If the Buddha were living in today's era of global commerce, I suspect we would have a noble ninefold path, and the ninth aspect of the path would be Right Consumption. Surely how and where you spend your money is just as important as how and where you make it. If you're contributing your dollars or euros or yen to a product or a system or a company that does more harm in the world than good, that's something the Buddha would probably advise you to look at.

Yet, making the right choices in today's world is not always an easy or straightforward proposition. When there are conflicting interests, how do you judge whether the harm outweighs the good or vice versa? Much of the time, it's difficult for us to even know what impact our consumer choices might have.

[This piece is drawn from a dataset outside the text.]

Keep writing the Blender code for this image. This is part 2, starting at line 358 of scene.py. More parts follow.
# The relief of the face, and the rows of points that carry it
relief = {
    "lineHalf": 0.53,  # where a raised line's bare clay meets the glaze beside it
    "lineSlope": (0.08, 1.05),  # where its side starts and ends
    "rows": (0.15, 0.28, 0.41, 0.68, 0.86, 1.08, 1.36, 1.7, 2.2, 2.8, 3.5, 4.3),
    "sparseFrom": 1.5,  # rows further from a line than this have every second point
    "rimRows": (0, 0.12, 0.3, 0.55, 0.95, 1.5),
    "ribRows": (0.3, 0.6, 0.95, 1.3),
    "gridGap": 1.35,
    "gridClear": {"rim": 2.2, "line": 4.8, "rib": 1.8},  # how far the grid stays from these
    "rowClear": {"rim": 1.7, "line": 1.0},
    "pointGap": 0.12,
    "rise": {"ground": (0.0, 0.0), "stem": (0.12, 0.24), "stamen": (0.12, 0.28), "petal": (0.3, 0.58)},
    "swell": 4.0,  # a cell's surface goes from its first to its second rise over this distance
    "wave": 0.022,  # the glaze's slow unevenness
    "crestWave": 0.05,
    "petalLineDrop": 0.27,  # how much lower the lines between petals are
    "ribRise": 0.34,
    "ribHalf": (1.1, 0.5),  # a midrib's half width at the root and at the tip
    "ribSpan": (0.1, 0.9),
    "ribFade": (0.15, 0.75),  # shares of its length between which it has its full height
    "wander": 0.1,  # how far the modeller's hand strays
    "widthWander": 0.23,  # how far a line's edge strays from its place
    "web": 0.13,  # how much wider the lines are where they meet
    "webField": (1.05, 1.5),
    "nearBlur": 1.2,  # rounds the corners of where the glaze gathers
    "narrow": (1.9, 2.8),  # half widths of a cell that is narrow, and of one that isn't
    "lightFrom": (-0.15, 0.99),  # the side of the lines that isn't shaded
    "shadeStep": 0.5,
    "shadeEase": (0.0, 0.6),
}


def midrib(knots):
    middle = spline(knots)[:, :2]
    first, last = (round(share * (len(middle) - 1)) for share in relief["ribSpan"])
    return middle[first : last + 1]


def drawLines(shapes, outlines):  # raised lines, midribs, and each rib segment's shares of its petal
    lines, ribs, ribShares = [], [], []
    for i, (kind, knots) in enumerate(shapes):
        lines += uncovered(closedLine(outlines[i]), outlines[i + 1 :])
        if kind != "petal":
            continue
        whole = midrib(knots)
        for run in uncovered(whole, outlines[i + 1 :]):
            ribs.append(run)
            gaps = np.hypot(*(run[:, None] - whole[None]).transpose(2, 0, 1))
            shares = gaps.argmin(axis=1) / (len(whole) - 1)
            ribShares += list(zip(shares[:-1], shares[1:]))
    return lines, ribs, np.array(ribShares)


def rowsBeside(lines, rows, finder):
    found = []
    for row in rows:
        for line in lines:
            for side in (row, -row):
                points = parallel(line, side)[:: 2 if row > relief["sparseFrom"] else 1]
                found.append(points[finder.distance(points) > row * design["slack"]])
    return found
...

The facts are not always available to us -- and even when they are, many consumers prefer not to know the facts.

The ethics of consumption in today's world is not something on which I pretend to be any kind of an expert at all. I find it incredibly difficult, and I think the Buddha would find it difficult too, if he were living today. Even by withdrawing to a monastery and living in relative seclusion from the world, you can no longer extract yourself from the global matrix of consumption. (You can trust me on this one, as I'm currently living in a very remote monastery, miles and miles away from anything.) Your carpets are still made of petroleum products, your tea and coffee and bananas still come from impoverished countries on other continents, your stove still runs on natural gas, even your Internet service uses the same orbiting satellites as people all over North America. The days when you could get most of what you needed from your neighbors, or you could build it or grow it with your own hands, are gone. Some people are trying to get those days back, or at least minimize the damage, but it's not a simple proposition to put the genie of global commerce and industrialization back in the bottle when we are all enjoying the genie's magic conjuring tricks.

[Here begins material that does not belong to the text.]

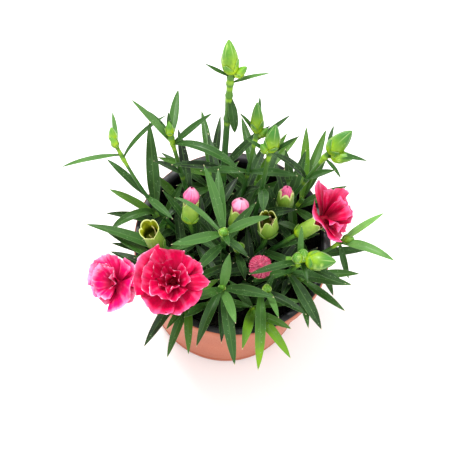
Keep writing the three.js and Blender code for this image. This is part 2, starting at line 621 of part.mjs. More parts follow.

We sentient beings were never truly independent of one another, or of our global environment. The Buddha knew that almost 2,600 years ago. But the real fact of our interdependence is now more plain to see for anyone who cares to look. And when we see the extent of our interdependence, we realize that the ethical repercussions of even simple, everyday actions and choices stretch further in space and time than we could have previously imagined. Edward Hubbell Chapin said, "Every action of our lives touches on some chord that will vibrate in eternity."

When we begin to realize how much harm is created through everyday consumer choices we ordinarily take for granted, we might feel a sense of paralysis. How can we do anything or consume anything without creating harm? On the other hand, we might become very self-righteous and think that we've got the correct moral choices figured out, and everyone else should just get with our program and the world would be a better place. Both of those extremes are crazy-making. We either become despondent about our ability to bring about any positive outcome and therefore give up caring , or we go to war to save the world, determined to convert everyone to our way of thinking and our particular ideas about right consumption.

The Buddha, as always, would probably advise us to follow a middle way, avoiding both extremes.